I started to realize that my interests are quite different from prototypical Jewish interests. There need to be legitimate ways of talking about people who oppose policies recommended by the various Jewish establishments without simply being tarred as “anti-Semites”. Immigration is only one example where there are legitimate conflicts of interest. As I write this (November, 2001), we are bogged down in a war with no realizable endgame largely because of influence of the Jewish community over one area of our foreign policy and because of how effectively any mention of the role of Israel in creating friction between the U.S. and the Arab world—indeed the entire Muslim world—is muzzled simply by the cry of anti-Semitism. And at home we have entered into an incalculably dangerous experiment in creating a multi-ethnic, multi-cultural society in which the intellectual elite has developed the idea that the formerly dominant European majority has a moral obligation to allow itself to be eclipsed demographically and culturally—the result, at least at its inception and to a considerable degree thereafter, of the influence of Jewish interest groups on immigration policy and the influence of Jewish intellectual movements on our intellectual and cultural life generally. As noted above, the rise of Jewish power and the disestablishment of the specifically European nature of the U.S. are the real topics of CofC.

I agree that there is bias in the social sciences and I certainly don’t exempt myself from this tendency. It is perhaps true that by the time I finished CofC I should have stated my attitudes in the first chapter. Instead, they are placed in the last chapter of CofC—rather forthrightly I think. In a sense putting them at the end was appropriate because my attitudes about Jewish issues marked a cumulative, gradual change from a very different world view.

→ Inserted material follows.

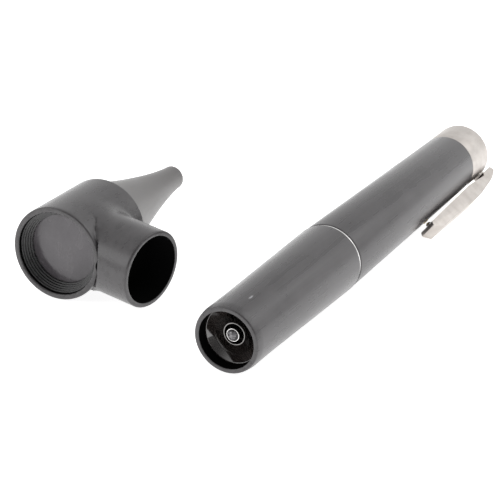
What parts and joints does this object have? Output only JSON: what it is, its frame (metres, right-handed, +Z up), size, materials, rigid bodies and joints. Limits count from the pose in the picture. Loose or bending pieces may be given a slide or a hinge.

It is annoying that such disclaimers rarely appear in writing by strongly identified Jews even when they see their work as advancing Jewish interests. A major theme of the CofC is that Jewish social scientists with a strong Jewish identity have seen their work as advancing Jewish interests. It is always amazing to me that media figures like the Kristols and Podhoretzes and foreign policy experts like Paul Wolfowitz and Richard Perle do not feel an obligation to precede their remarks on issues affected by their solicitude for Israel by saying, “you should be wary of what I say because I have a vested ethnic interest in advancing the interests of Israel.” But the same thing goes for vast areas of anthropology (the Boasian school and racial differences research), history (e.g., obviously apologetic accounts of the history and causes of anti-Semitism or the role of Jews in the establishment of Bolshevism), psychology (the Frankfurt School, psychoanalysis), and contemporary issues (immigration, church-state relations). The point of CofC that really galls people is the idea that we should simply acknowledge this bias in (some) Jewish researchers as we do in others. There are a great many books on how Darwin and Galton were influenced by the general atmosphere of Victorian England, but writing of a Jewish bias immediately results in charges of “anti-Semitism.”

But the deeper point is that, whatever my motivations and biases, I would like to suppose that my work on Judaism at least meets the criteria of good social science, even if I have come to the point of seeing my subjects in a less than flattering light. In the end, does it really matter if my motivation at this point is less than pristine? Isn’t the only question whether I am right?